Homes under water in Santa Fe after Tax Day brings heavy rains

Unbelievably, Tax Day for some in the Houston area is once again filled with flooding.  Last year, it was the Meyerland area.  Now residents in Santa Fe are left looking for a dry place to stay, and for a lot of the folks because this isn’t a flood zone they don’t have flood insurance.

"The water started coming in and it was less than an hour before our house was engulfed,” explains Billy Powell who now has a bathroom scale floating in his breakfast area right by his kitchen table and a pet cat trapped on top of a submerged dog house.  Flooding can bring some strange things especially when that flood water is inside your home.

"We could see the water flowing north to south and it built up over 14 inches inside our front storm door.  We actually evacuated out a back window of the house.  I got my wife out, got my two dogs out,” Powell adds and Smokie, an outdoor cat that Powell found on top of a barbecue grill after Hurricane Ike has survived too.
   
Here in Santa Fe a number of residents woke up to Tuesday morning flooding, which is more like an uninvited, dreadfully destructive intruder.  "We had about five to eight inches.  So it’s not livable,” says Heather O'Brien. 

"We lost everything.  We had a big home office here that’s under water.  All of our heavy equipment out back is lost,” explains Powell.  Because homes haven’t flooded here in recent memory no one thought this would happen.

"Emotions are all over the place.  It’s a lot to take in.  Especially when you wake up to it,” adds O'Brien.  American Red Cross volunteers arrived quickly to help.  They may not be able to give the one thing these folks want most, to simply go home, but they are giving food, clothing and temporary housing vouchers.

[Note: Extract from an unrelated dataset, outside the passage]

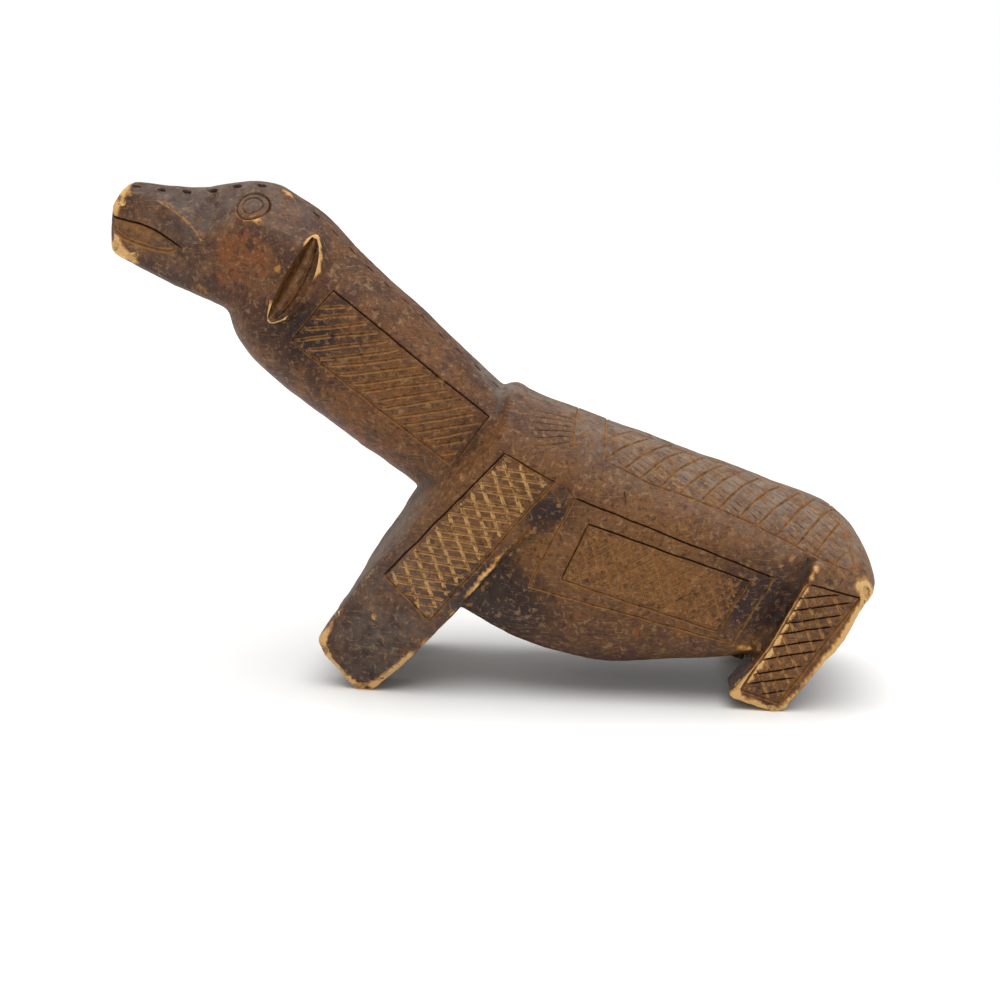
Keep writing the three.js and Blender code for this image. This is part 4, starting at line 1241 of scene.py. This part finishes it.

"I’m so grateful. I really want a hot shower,” says O’Brien.  Neither the O’Briens nor the Powells have flood insurance.  "Unfortunately my wife’s retired.  I’m self-employed and we’re just going to have to pray our way through it and probably it’s going to financially bankrupt us for a while.  It’s a shame to pay all these years and the one thing you don’t have is flood insurance and that’s what wipes you out,” says Powell.